The U.S. side explained its revised proposal and we were mostly asking question, South Korea's deputy chief trade negotiator Lee Hye-min told reporters after the meeting.

The pact -- the biggest U.S. trade deal in 15 years -- was reached in April. But U.S. Congressional Democrats reached an agreement with the White House in May that paved the way for approval of the Republican Bush administration's free trade deals if enforceable labor and environmental provisions were added.

South Korean officials say they anticipate there will be no major changes and expect the pact will be signed on June 30 as scheduled in Washington by the two sides' top trade officials.

The United States was seeking changes to conflict resolution mechanisms in the event either side failed to meet international labor and environment standards, Lee said.

The U.S. proposal did not involve the heated areas of automobiles or farm products, Lee said.

The deal is expected to boost South Korea's economy as much as 6 percent over the next 10 years and create 340,000 jobs, government-affiliated think tanks say.

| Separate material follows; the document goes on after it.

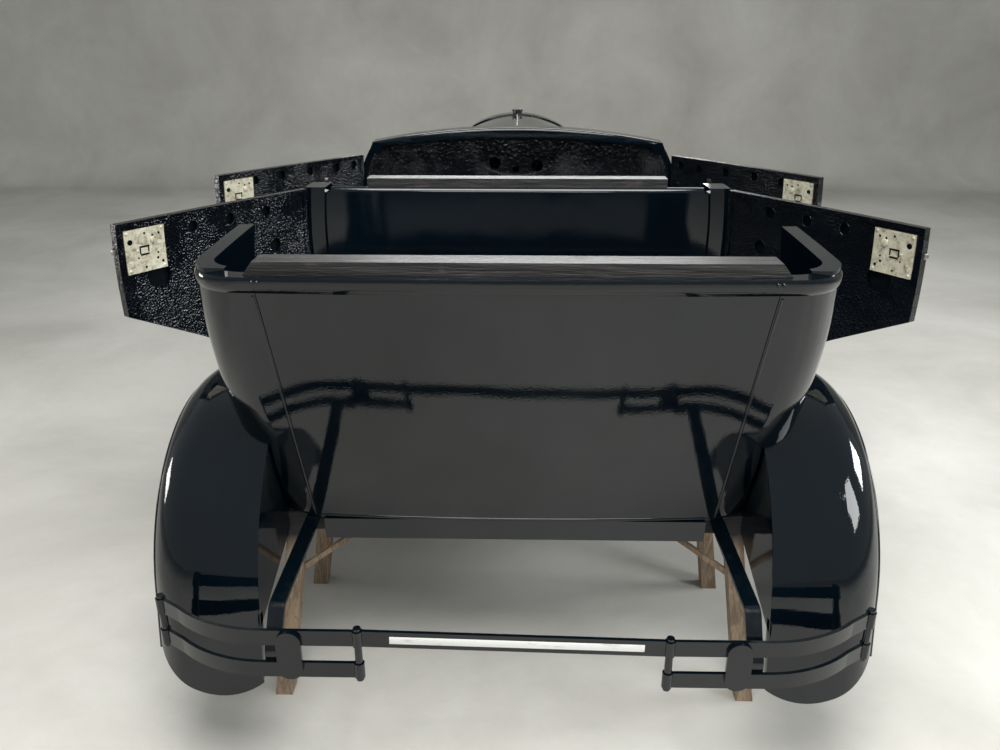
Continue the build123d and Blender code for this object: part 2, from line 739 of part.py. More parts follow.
bracket_stations = (centre_pillar_y[0] - 33, front_hinge_y - 260, cowl_front_y - 160)
with BuildPart() as running_board:
    with Locations((fender_inner_x, board_rear_y, board_top_z)):
        Box(fender_outer_x - fender_inner_x, board_front_y - board_rear_y, board_thickness,
            align=(Align.MIN, Align.MIN, Align.MAX))
    fillet(running_board.edges().filter_by(Axis.Y).sort_by(Axis.X)[-2:], radius=board_thickness / 2 - 1)
    for station in bracket_stations:
        with BuildSketch(Plane.XZ.offset(-station)):
            with BuildLine():
                top_x = rail_x(station) - 20
                Polyline((top_x, rail_bottom_z), (top_x, board_top_z - board_thickness - 8),
                         (780, board_top_z - board_thickness - 8), (780, board_top_z - board_thickness),
                         (top_x + 8, board_top_z - board_thickness), (top_x + 8, rail_bottom_z), close=True)
            make_face()
        extrude(amount=20, both=True)
save_pair(running_board, "running_board")

with BuildPart() as splash_apron:
    with BuildSketch(Plane.XY.offset(body_bottom_z - apron_sheet)):
        with BuildLine():
            points = [(rail_x(y) - 10, y) for y in (board_rear_y, centre_pillar_y[0] - 83, board_front_y)]
            Polyline((fender_inner_x, board_front_y), (fender_inner_x, board_rear_y), *points, close=True)
        make_face()
    extrude(amount=apron_sheet)
    with Locations((fender_inner_x - apron_sheet, board_rear_y, board_top_z - board_thickness)):
        Box(apron_sheet, board_front_y - board_rear_y, body_bottom_z - board_top_z + board_thickness,
            align=(Align.MIN, Align.MIN, Align.MIN))
save_pair(splash_apron, "splash_apron")

# Bumpers: two flat bars in a bow, rolled into eyes round a pin at each end, with a clamp plate
rear_face_y = rear_axle_y - arch_radius - rear_bumper_reach + bar_thickness
bar_back_y = rear_face_y + bar_thickness


def bumper_half(z):
    """Right half of a rear bumper, whose bars run outwards and bend forwards to the tip."""
    tip_x, tip_back = bumper_tip
    with BuildPart() as half:
        for side in (-1, 1):
            with BuildSketch(Plane.XY.offset(z + side * bar_pitch / 2 - bar_height / 2)):
                with BuildLine():
                    inner = Line((bumper_inner_x, rear_face_y), (bumper_straight_x, rear_face_y))
                    bow = TangentArc(inner @ 1, (tip_x - 50, rear_face_y + tip_back * 0.68), tangent=(1, 0))
                    Line(bow @ 1, (tip_x, rear_face_y + tip_back))
                    offset(amount=bar_thickness, side=Side.LEFT)
                make_face()
                with Locations((bumper_inner_x, rear_face_y + bar_thickness / 2),
                               (tip_x, rear_face_y + tip_back + bar_thickness / 2)):
                    Circle(bumper_eye_radius)
            extrude(amount=bar_height)
        for x, y in ((bumper_inner_x, rear_face_y), (tip_x, rear_face_y + tip_back)):
            with Locations((x, y + bar_thickness / 2, z)):
                Cylinder(bumper_pin_radius, bar_pitch + bar_height + 2 * pin_stand)
        with BuildSketch(Plane.XZ.offset(-rear_face_y)):
            with Locations((bumper_clamp_x, z)):
                SlotOverall(bar_pitch + bar_height, 52, rotation=90)
        extrude(amount=bar_thickness)
    return half.part


def bumper_arm(x, width, route):
    with BuildPart() as arm:
        with BuildSketch(Plane.YZ.offset(x - width / 2)):
            with BuildLine():
                FilletPolyline(*route, radius=22)
                offset(amount=bar_thickness, side=Side.LEFT)
            make_face()
        extrude(amount=width)
    return arm.part


def save_rear_bumper(side):
    z = bumper_z[side]
    with BuildPart() as bumper:
        add(bumper_half(z))
        add(bumper_arm(bumper_arm_x, bumper_arm_width, ((rear_axle_y + 307.5, rail_bottom_z), (rear_face_y + 67.5, rail_bottom_z),
                                          (bar_back_y, z), (bar_back_y, z - bar_pitch / 2 - bar_height / 2))))
    if side == "right":
        save(bumper, "bumper_rear_right")
    else:
        with BuildPart() as twin:
            mirror(bumper.part, about=Plane.YZ)
        save(twin, "bumper_rear_left")


for side in ("right", "left"):
    save_rear_bumper(side)

centre_bar_reach = bumper_inner_x - bumper_eye_radius + 2
centre_bar_height = 38
with BuildPart() as bumper_centre_bar:
    with BuildSketch(Plane.XZ.offset(-rear_face_y)):
        with BuildLine():
            left_z, right_z = (bumper_z[side] + bar_pitch / 2 for side in ("left", "right"))
            Polyline((-centre_bar_reach, left_z - centre_bar_height / 2), (centre_bar_reach, right_z - centre_bar_height / 2),
                     (centre_bar_reach, right_z + centre_bar_height / 2), (-centre_bar_reach, left_z + centre_bar_height / 2),
                     close=True)
        make_face()
    extrude(amount=-bar_thickness)
    for sign in (-1, 1):
        with Locations((sign * bumper_inner_x, rear_face_y + bar_thickness / 2, bumper_z["left"])):
            Cylinder(bumper_eye_radius, 400, mode=Mode.SUBTRACT)
save(bumper_centre_bar, "bumper_centre_bar")

with BuildPart() as bumper_front:
    add(mirror(bumper_half(front_bumper_z), about=Plane.XZ, mode=Mode.PRIVATE))
    with Locations((0, -rear_face_y, front_bumper_z + bar_pitch / 2)):
        Box(bumper_inner_x, bar_thickness, centre_bar_height, align=(Align.MIN, Align.MAX, Align.CENTER))
    add(bumper_arm(360, 45, ((-bar_back_y, front_bumper_z - bar_pitch / 2 - bar_height / 2),
                             (-bar_back_y, front_bumper_z), (-rear_face_y - 99.5, rail_bottom_z),
                             (front_axle_y - 282.5, rail_bottom_z))))
    mirror(about=Plane.YZ)
save(bumper_front, "bumper_front")

# Headlamps on a bar between the fenders
lamp_bar_y = radiator_y + radiator_depth + 50
lamp_x = 392
lamp_radius = 105
pad_x = 622
pad_z = axle_z + sqrt(fender_radius**2 - (lamp_bar_y - front_axle_y) ** 2)
lamp_bar_z = pad_z + 14
lamp_z = lamp_bar_z + 100
with BuildPart() as headlamps:
    with Locations((0, lamp_bar_y, lamp_bar_z)):
        Cylinder(12, 640, rotation=(0, 90, 0), align=(Align.CENTER, Align.CENTER, Align.MIN))
    with Locations((pad_x, lamp_bar_y, pad_z - 20)):
        Box(50, 36, 46, align=(Align.CENTER, Align.CENTER, Align.MIN))
    with Locations((pad_x, front_axle_y, axle_z)):
        Cylinder(fender_radius, 60, rotation=(0, 90, 0), mode=Mode.SUBTRACT)
    with Locations((lamp_x, lamp_bar_y, lamp_bar_z)):
        Cylinder(13, 60, align=(Align.CENTER, Align.CENTER, Align.MIN))
    with BuildSketch(Plane.YZ.offset(lamp_x)):
        with BuildLine():
            bowl = ThreePointArc((lamp_bar_y - 85, lamp_z), (lamp_bar_y - 40, lamp_z + 85),
                                 (lamp_bar_y + 60, lamp_z + lamp_radius))
            Polyline(bowl @ 1, (lamp_bar_y + 78, lamp_z + lamp_radius), (lamp_bar_y + 88, lamp_z), bowl @ 0)
        make_face()
    revolve(axis=Axis((lamp_x, lamp_bar_y, lamp_z), (0, 1, 0)))
    mirror(about=Plane.YZ)
save(headlamps, "headlamps")

# Stands: leaning or upright posts under a cross beam that carries the frame
stand_beam_z = rail_bottom_z - bar_thickness - beam_height


def stand(beam_y, foot_y, foot_x, braced):
    with BuildPart() as trestle:
        with BuildSketch(Plane.XY):
            with Locations((foot_x, foot_y)):
                Rectangle(timber, timber)
        with BuildSketch(Plane.XY.offset(stand_beam_z)):
            with Locations((stand_top_x, beam_y)):
                Rectangle(timber, timber)
        loft()
        with Locations((0, beam_y, stand_beam_z)):
            Box(stand_top_x + timber / 2 + 10, timber, beam_height, align=(Align.MIN, Align.CENTER, Align.MIN))
        if braced:
            with BuildSketch(Plane.XZ.offset(-beam_y - 7)):
                with BuildLine():
                    Polyline((566, 322), (566, 340), (388, stand_beam_z), (370, stand_beam_z), close=True)
                make_face()
            extrude(amount=14)
        mirror(about=Plane.YZ)
    return trestle


# Stands: name, beam station, foot station, foot half spread, whether thin braces run up to the beam
stands = (
    ("stand_rear_outer", rear_frame_y - 12, rear_frame_y - 88, stand_foot_x, True),
    ("stand_rear_inner", rear_axle_y + 257.5, rear_axle_y + 257.5, 622, False),
    ("stand_front_inner", front_axle_y - 242.5, front_axle_y - 242.5, 622, False),
    ("stand_front_outer", front_axle_y + 237.5, front_axle_y + 313.5, stand_foot_x, False),
)
for name, beam_y, foot_y, foot_x, braced in stands:
    save(stand(beam_y, foot_y, foot_x, braced), name)
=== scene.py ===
import math

import bmesh
import bpy
from mathutils import Matrix, Vector
from mathutils.bvhtree import BVHTree


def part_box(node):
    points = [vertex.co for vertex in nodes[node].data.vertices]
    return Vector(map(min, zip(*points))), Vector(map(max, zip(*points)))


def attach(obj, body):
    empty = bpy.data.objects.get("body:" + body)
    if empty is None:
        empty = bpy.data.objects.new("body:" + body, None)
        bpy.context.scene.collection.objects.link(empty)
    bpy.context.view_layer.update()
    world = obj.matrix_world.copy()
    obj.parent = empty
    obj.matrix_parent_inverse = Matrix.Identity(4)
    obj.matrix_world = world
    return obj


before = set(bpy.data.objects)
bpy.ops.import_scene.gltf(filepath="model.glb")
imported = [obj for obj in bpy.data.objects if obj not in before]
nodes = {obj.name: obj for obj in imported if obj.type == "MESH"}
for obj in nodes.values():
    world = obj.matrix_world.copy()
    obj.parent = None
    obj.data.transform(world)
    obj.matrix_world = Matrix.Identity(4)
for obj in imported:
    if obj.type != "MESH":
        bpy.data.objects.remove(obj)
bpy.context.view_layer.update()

scene = bpy.context.scene
scene.view_settings.view_transform = "Standard"
sides = {"left": -1, "right": 1}


# Camera: the photographer's place behind and above the car, worked out from the photo's perspective
view = {"place": (0, -3.312, 1.65), "pitch": 22.316, "yaw": 1.133, "sensor": 36, "focal": 842 / 1000 * 36}
cameraData = bpy.data.cameras.new("photoCamera")
cameraData.sensor_width = view["sensor"]
cameraData.lens = view["focal"]
camera = bpy.data.objects.new("photoCamera", cameraData)
camera.location = view["place"]
camera.rotation_euler = (math.radians(90 - view["pitch"]), 0, math.radians(view["yaw"]))
scene.collection.objects.link(camera)
scene.camera = camera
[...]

The pact also has the backing of many U.S. financial companies and agricultural firms.

But it has raised hackles among South Korean farmers because it will open wider the heavily protected agricultural market. For their part, U.S. automakers fear a fresh wave of Korean imports.

The trade deal may be good for U.S. farmers, but for us, it is no different than a death sentence, said South Korean farmer Shin Pil-joo.